Barium Yellow (or Lemon Yellow)

A pale green-yellow pigment made by mixing solutions of neutral potassium chromate and barium chloride.

Barbizon School - Oxford Definition

A group of French landscape painters who worked in the forest of Fontainebleau south-east of Paris c.1830–70 and were based in the village of Barbizon on the western edge of the forest. The most important members were Jean-François Millet, Théodore Rousseau, Charles Jacque, Jules Dupré, Narcisse Diaz, and Constant Troyon; also associated with them were Camille Corot and Charles Daubigny. Much of their forest imagery of ancient oaks and desolate heaths, sometimes populated by the local peasants and their livestock, was inspired by Dutch 17th-century art. Their choice of imagery represented a reaction to the rapid urban growth of Paris and answered an increasing demand from bourgeois patrons for paintings of rural landscape, often imbued with a melancholy Romanticism. The term ‘Barbizon School’ was not actually coined until 1890 when the Scottish dealer David Croal Thomson published his book The Barbizon School of Painters. By that time the so-called Barbizon artists were widely collected in Britain (especially Scotland), Europe, and the United States. Despite claims made for Barbizon as a forerunner of Impressionism, its aims, its rural setting, and the techniques it employed were really very different to those of that later Paris-based movement.
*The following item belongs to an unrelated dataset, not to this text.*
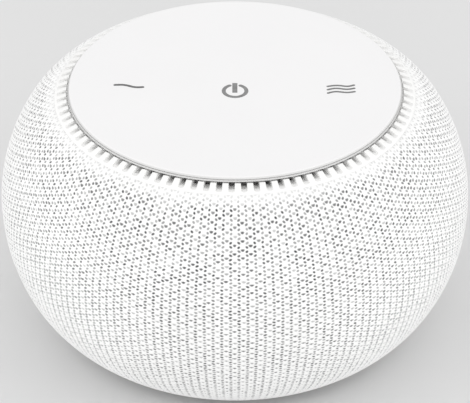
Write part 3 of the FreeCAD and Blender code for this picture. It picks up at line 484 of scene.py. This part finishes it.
def knitted_cover():
    rng = np.random.default_rng(SEED)
    per = np.array([0.0, 0.37, 0.63])
    cols = (np.arange(WALES)[:, None] + per[None, :]).ravel()          # 528 columns, in wales
    kind = np.tile([0, 1, 2], WALES)                                  # 0 on a wale, 1 and 2 either side of the gap
    wale = np.repeat(np.arange(WALES), 3)
    top, low = 0.30, COURSES - 0.35
    rows = np.arange(math.ceil(top * 4), math.floor(low * 4) + 1)      # four rows to a course
    nr_, nc = len(rows), len(cols)
    N = np.zeros((nr_, nc))
    D = np.zeros((nr_, nc))
    for a, q in enumerate(rows):
        course, part = divmod(int(q), 4)
        base = q / 4.0
        on = kind == 0
        N[a, on] = base
        # broad eyelets: odd wales at whole courses, even wales half a course on
        dip = (part == 0) & (wale % 2 == 1) | (part == 2) & (wale % 2 == 0)
        jit = rng.uniform(0.8, 1.15, nc)
        D[a, on & dip] = 0.30 * jit[on & dip]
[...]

Barbican - Oxford Definition

An outwork, such as a watchtower, defending the entrance to a castle, fortress, or town.

Baptistery - Oxford Definition

Part of a church used for the rites of baptism. Sometimes found in an apse of the main building, more often a separate structure, usually circular or polygonal. Early baptisteries had large pools for total immersion, but it became more normal for symbolic baptism to be from a font.
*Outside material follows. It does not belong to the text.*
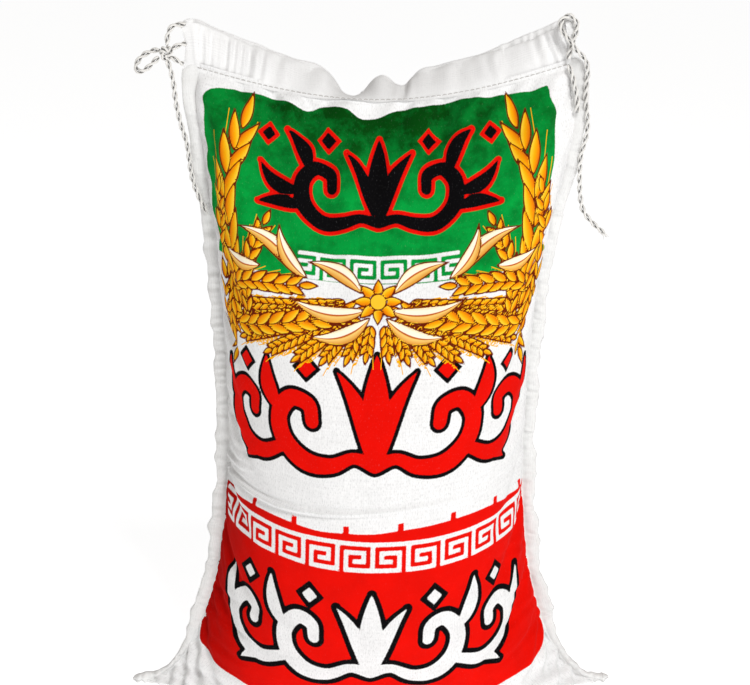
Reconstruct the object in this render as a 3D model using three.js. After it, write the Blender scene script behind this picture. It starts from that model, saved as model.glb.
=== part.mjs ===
// A ten kilogram cotton rice sack, filled, drawn shut and standing on its own base.
// Millimetres, +Z up, the printed front towards -Y, +X to the right as seen from the front.
// Two flat panels are sewn together at the sides and along the bottom. The rice swells them,
// so the sack's form is found by letting the sewn cloth settle round its filling.

import * as THREE from 'three';

// The sack laid flat
const FLAT_WIDTH = 330; // between the two side seams
const FLAT_HEIGHT = 570; // from the bottom seam to the top edge of the hem
const HEM_HEIGHT = 34; // the casing that the drawstring runs in
const FLANGE_WIDTH = 10; // seam allowance outside the stitches
const CLOTH_GAP = 2.4; // two layers of cotton, pressed together

// The filling
const FILL_HEIGHT = 435; // where the rice ends
const SIDE_PRESSURE = 0.2; // push of the rice at the base, in the settling's own units
const DOWN_FACTOR = 8; // rice presses down harder than sideways
const CLOTH_WEIGHT = 0.02;

// Where the side seams run once the sack stands, as [distance from the middle, height]
const LEFT_SEAM = [
  [185, 0], [169, 8], [151, 26], [134, 60], [119, 125],
  [112, 225], [118, 350], [129, 440], [133, 480], [136, 532],
];
const RIGHT_SEAM = [
  [185, 0], [169, 8], [152, 26], [136, 60], [123, 125],
  [120, 225], [131, 350], [152, 440], [155, 480], [146, 534],
];

// The hem once it is drawn: it sags between the corners and folds back at two places
const HEM_SAG = 26;
const HEM_LEAN = 58; // degrees from upright, in the middle
const HEM_FOLDS = [
  { x: -15, width: 14, lean: 42 },
  { x: 23, width: 10, lean: 22 },
];
const HEM_HALF_DEPTH = 4;
const NECK_HEIGHT = 96; // cloth below the hem that the string draws flat
const NECK_HALF_DEPTH = 6;

// How finely the panels are divided, and how long they settle
const COLUMNS = 28;
const ROWS = 46;
const STEPS = 320;
const ROUNDS = 5;
const DAMPING = 0.9;

// Corner tips turned right side out stand thicker than the flange
const TIP_THICKNESS = 8;
const TIP_REACH = 9;

// The drawstring
const CORD = 3.8;
const CORD_SIDES = 8;
const KNOT = { centre: [-155.5, -4.5, 509.5], radii: [4.2, 4, 4.8] };

// Routes of the drawstring's free stretches, from where each one leaves the hem or the knot
const LEFT_UPPER_STRAND = [
  [-147, -1.5, 530.6], [-149.6, -2, 530], [-152, -2.8, 527.6], [-153.8, -3.5, 523.8],
  [-154.4, -4, 519.5], [-154.8, -4.3, 515.2],
];
const LEFT_MIDDLE_STRAND = [
  [-150.9, -4.2, 512.3], [-148.4, -3.4, 514], [-146.2, -2.4, 515.2],
];
const LEFT_LOWER_STRAND = [
  [-151.6, -5, 506.6], [-148.6, -5, 504.6], [-145, -4.4, 502.4], [-142.4, -4, 501.2],
];
const LEFT_BOW_LOOP = [
  [-160.6, -2.8, 512], [-163.6, -1.8, 511.6], [-167.2, -0.8, 510.6], [-171.4, -0.4, 508.6],
  [-175.4, -1.2, 505.6], [-177.8, -3.4, 502], [-178.2, -6.4, 498.8], [-176.6, -9.2, 496.6],
  [-173.4, -10.8, 496.2], [-169.8, -10.8, 498.2], [-166.4, -9.8, 501.2], [-163.2, -8.6, 504.4],
  [-160.8, -7.6, 506.6],
];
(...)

Banquette - Oxford Definition

A French term used to describe a small bench without a back, usually upholstered.

Banding - Oxford Definition

An ornamental border used on furniture, made of contrasting woods, such as satinwood with mahogany.
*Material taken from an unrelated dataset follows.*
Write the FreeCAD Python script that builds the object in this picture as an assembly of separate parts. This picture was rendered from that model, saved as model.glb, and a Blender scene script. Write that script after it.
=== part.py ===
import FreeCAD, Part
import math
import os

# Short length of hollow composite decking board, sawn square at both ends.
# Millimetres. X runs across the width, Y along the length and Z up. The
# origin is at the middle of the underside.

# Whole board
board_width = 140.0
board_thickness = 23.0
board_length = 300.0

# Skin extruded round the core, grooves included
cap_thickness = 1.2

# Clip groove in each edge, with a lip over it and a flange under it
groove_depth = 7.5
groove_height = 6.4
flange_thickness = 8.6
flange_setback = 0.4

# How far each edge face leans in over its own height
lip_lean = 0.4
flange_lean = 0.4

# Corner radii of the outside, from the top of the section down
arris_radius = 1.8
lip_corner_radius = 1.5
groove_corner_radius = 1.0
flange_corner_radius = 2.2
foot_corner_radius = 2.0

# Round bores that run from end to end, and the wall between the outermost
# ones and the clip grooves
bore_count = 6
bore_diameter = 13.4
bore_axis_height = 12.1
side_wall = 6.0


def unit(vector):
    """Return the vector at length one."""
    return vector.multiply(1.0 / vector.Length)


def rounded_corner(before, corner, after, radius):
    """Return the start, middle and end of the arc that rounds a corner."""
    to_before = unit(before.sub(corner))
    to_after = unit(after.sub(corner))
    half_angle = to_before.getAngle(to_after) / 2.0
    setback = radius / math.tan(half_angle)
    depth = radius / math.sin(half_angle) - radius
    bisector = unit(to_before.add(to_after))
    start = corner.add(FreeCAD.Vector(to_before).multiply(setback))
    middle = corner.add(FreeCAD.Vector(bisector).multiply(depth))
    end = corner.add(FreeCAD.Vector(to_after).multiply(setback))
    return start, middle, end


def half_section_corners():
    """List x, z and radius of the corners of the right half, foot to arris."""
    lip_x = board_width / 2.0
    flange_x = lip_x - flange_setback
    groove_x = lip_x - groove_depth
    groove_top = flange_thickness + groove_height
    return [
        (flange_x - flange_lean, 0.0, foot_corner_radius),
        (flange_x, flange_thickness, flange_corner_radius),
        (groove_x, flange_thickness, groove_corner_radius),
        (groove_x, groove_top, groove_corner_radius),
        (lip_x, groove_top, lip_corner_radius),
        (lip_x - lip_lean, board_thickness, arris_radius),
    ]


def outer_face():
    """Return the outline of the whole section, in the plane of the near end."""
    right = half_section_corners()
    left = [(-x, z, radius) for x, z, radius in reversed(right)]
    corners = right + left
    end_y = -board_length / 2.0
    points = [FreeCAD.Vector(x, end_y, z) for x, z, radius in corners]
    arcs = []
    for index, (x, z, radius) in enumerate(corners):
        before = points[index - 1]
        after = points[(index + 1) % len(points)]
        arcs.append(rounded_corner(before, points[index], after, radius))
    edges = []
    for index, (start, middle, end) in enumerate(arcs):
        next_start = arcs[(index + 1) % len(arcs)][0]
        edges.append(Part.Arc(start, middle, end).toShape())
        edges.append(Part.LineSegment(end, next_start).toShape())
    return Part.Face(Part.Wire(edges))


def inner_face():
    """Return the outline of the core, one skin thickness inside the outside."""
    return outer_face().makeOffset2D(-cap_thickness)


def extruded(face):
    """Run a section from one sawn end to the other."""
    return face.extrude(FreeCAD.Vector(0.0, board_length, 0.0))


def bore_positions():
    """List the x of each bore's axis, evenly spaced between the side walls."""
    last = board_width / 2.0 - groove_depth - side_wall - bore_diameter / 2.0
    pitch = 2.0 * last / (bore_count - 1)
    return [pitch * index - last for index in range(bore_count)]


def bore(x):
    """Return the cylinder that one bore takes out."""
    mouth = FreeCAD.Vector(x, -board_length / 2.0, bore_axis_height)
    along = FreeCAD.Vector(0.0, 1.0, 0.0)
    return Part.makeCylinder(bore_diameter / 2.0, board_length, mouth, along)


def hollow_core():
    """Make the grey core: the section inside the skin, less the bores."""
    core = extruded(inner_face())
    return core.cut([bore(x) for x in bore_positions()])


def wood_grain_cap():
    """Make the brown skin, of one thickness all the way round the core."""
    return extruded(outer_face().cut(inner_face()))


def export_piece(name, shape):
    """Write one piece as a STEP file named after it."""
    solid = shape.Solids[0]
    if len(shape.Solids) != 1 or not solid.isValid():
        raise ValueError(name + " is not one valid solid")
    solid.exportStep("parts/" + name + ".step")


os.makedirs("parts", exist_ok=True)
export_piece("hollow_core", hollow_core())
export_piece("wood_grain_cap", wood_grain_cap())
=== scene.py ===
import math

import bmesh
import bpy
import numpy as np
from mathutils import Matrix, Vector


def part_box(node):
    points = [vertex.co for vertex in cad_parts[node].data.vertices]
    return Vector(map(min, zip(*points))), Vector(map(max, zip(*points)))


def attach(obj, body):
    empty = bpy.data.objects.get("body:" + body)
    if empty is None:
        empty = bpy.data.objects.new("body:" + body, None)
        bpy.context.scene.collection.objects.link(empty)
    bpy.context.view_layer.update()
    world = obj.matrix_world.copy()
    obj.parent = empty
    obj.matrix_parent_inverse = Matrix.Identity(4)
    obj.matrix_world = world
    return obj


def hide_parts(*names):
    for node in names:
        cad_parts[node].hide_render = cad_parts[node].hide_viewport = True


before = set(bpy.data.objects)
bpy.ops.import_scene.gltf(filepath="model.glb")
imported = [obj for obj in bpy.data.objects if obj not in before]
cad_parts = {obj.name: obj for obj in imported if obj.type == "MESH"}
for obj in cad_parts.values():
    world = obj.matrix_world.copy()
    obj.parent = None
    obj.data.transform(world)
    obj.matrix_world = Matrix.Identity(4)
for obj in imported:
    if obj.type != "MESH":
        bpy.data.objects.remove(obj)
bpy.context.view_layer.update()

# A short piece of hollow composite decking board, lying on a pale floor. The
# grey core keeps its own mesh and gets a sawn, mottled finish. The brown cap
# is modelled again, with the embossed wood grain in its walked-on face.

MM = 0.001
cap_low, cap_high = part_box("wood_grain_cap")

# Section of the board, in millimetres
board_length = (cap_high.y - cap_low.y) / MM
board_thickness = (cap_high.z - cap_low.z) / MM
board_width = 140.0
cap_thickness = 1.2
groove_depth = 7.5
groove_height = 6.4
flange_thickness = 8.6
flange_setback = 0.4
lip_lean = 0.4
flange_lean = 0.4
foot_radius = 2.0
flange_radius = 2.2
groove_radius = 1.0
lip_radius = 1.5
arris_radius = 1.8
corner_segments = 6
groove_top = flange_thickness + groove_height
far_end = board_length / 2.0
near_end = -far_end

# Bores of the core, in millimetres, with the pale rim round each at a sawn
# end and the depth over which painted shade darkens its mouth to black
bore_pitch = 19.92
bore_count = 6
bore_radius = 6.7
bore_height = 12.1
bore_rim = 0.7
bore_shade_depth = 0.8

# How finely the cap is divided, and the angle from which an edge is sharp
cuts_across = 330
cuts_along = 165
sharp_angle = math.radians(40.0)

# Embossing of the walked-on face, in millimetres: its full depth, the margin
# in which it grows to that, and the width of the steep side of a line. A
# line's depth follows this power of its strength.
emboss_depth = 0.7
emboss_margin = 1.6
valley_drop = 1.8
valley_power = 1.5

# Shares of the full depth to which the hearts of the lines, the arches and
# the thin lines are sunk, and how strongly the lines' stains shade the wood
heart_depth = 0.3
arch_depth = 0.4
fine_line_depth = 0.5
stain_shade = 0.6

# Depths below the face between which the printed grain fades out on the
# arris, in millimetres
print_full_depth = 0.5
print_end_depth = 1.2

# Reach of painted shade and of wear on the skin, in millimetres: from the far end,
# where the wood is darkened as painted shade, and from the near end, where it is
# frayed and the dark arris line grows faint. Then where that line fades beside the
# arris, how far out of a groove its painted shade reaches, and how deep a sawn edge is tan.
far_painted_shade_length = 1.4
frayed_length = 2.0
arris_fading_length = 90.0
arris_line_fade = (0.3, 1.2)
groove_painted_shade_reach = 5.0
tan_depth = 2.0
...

Banded Column - Oxford Definition

A column whose shaft is broken up by the addition of bands or blocks of stonework. Such columns are a common feature of Mannerist and Baroque architecture.

Bamboo Furniture - Oxford Definition

Furniture made from the wood of the bamboo plant, mainly of the simple, household type, in use in Europe from the 19th century. The term is also used for furniture of the late 18th and early 19th centuries carved and painted to look like bamboo.

Bamboccianti - Oxford Definition

A group of painters in 17th-century Rome who worked in the style of Pieter van Laer (il Bamboccio or ‘clumsy little one’) from whom the name derives. They specialized in bambocciate (the singular is bambocciata or ‘childishness’), small genre scenes of everyday Italian life. Most of the artists in the group were of north European origin, though there were also some Italians such as Michelangelo Cerquozzi. Van Laer returned to his native Haarlem in 1639. See SCHILDERSBENT.

Balustrade - Oxford Definitino

The ensemble of rail or coping supported by balusters forming a railing.

Baluster - Oxford Definition

A short pillar or post supporting a rail or coping and forming part of a balustrade. Alternatively, a ceramic or glass vase or vessel, of elongated pear shape, derived from the architectural term.

Ball Foot - Oxford Definition

A round, turned foot, popular on late 17th-century furniture.

Ballflower - Oxford Definition

The most distinctive ornament of English Decorated architecture in the early 14th century, particularly in Hereford and Gloucester cathedrals, it consists of a globular shaped carving, usually of three stylized leaves clutching a small ball. Ballflower (or ‘bellflower’) is an antiquarian term, suggesting analogies with a flower bud, or possibly small bells, as on an animal collar.